The Faithful Majority

Anyone who has been prepared to grind their way through this grim material needs to keep the majority of priests in mind, while s/he contemplates the problem minority.

It will not be until Judgement Day that we will recognise properly the thousands upon thousands of good, and often heroic priests and bishops who serve American Catholicism. Only in that ending and beginning light will we grasp the sacrifices they make, all well-hidden from the world, to carry out their mission. They are called mediators, they are the men in the middle of the wrenching problems that have visited the structures of clericalism over the past generation. When a (TV) programme such as that shown recently on Home Box Office about priest sexual abusers is aired, these good men feel the winch of pressure on their lives tighten a little more. However, such shows are not about good, dedicated priests, not even the priesthood, but a clerical culture that is disintegrating as poignantly as 1940 France. It deserves dispassionate study and reformation. (Kennedy, E, 'Sex abuse crisis not invented', National Catholic Reporter, Vol 32 No 30, 24 May 1996, pp 4-7)

 


The Third Draft

This is the third draft of a document which the author commenced in 1996 after the outburst from his cousin, she furious over that priest in (a suburb of Melbourne) who, she said, had a live-in boy friend. It is a fact that the priest in question received a change soon after the matter had been laid before the Archbishop, whether guilty or not I do not know. However, has anything changed since the first draft ? Well much has developed, but only one informing idea has altered in my mind.

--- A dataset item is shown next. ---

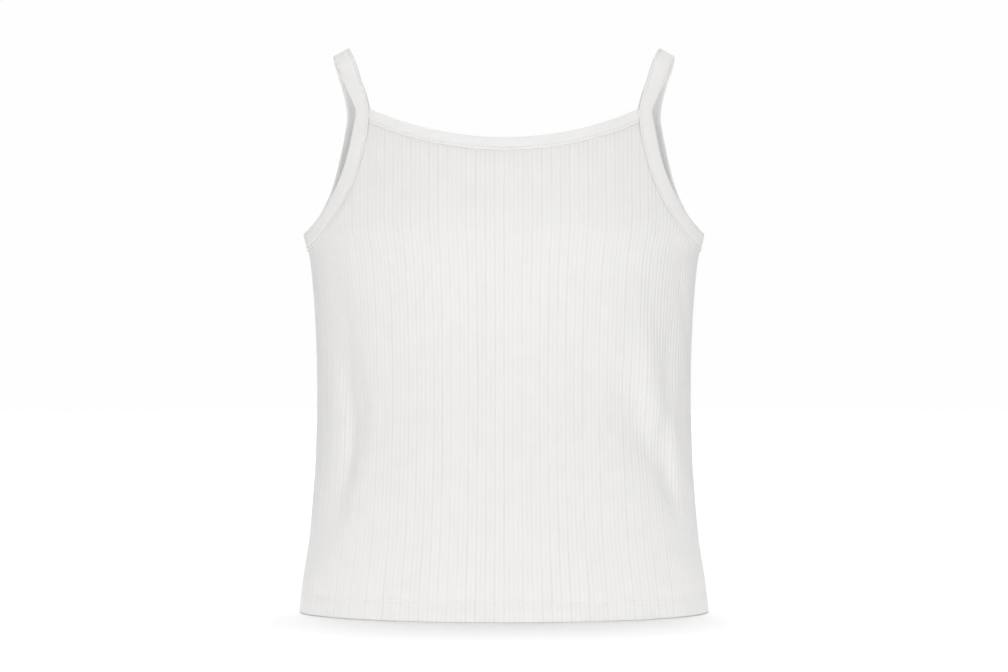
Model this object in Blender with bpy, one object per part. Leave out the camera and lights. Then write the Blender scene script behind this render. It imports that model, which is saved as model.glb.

The author believed (in 1996) that if a priest or Brother had a normal heterosexual affair of any substantial length he could never settle down to resume a celibate life and might as well leave the priesthood or Religious life. Time and more research and more evidence have shown that this is not necessarily true.

Some priests or Brothers can, after an affair, resume a normal celibate life. How many can and how many cannot is not known with certainty, but it is possible and has been done - reasonably often.